1994 Status Report


Not Sitting on a Shelf

It was a hot, sunny day on the South Lawn of the White House last September when the Vice President, standing before forklifts of personnel, budget, and procurement manuals, submitted the 168-page report to President Clinton and said,

The National Performance Review is about change. It will get us moving from red tape to results. It will result in a customer service contract with the American people, one that demonstrates to taxpayers that their tax dollars will be treated with respect for the hard work that earned them.[2]

The report was more than a description of new procedures, presidential directives, and legislative proposals. It was a call to arms for federal employees; a challenge to the entire federal government; and a promise of something better for government's customers--the American people. It was, in fact, the first leg of a long but exciting journey, one inspired by the onset of the information age and other global technological changes. As successful businesses have learned, the demands that any large organization now faces require that it replace top-down, command-and-control structures with leaner, flatter structures that empower workers, respond to customers, and strive to make better products.

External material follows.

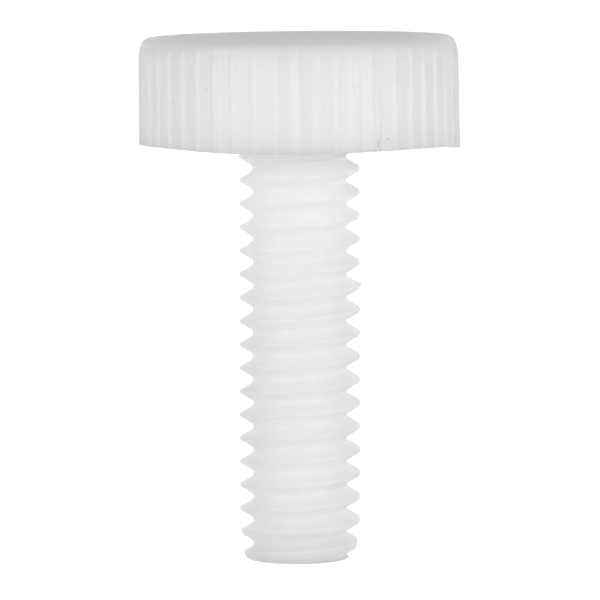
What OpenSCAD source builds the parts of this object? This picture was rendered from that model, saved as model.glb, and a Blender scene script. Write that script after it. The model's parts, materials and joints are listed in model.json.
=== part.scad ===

Among journalists, scholars, and the public, reaction to the report was overwhelmingly positive. In September alone, the report climbed aboard the New York Times bestseller list, two publishers reprinted it, and more than 100,000 copies were downloaded from the Internet computer network.[3] Max DePree, author of the popular Leadership is an Art, called it "the best book on management available in America."[4] In December, the General Accounting Office announced that it disagreed with only one of NPR's 384 recommendations.[5]

Still , skeptics voiced doubts. Hadn't the nation tried this before, they asked. Yes, to some extent, it had. Indeed, as Defense Secretary William J. Perry put it earlier this year,

Many people have vowed to reform the government, but after they start that undertaking they mysteriously disappear, never to be heard from again. It's as if they had decided to take a vacation in Jurassic Park."[6]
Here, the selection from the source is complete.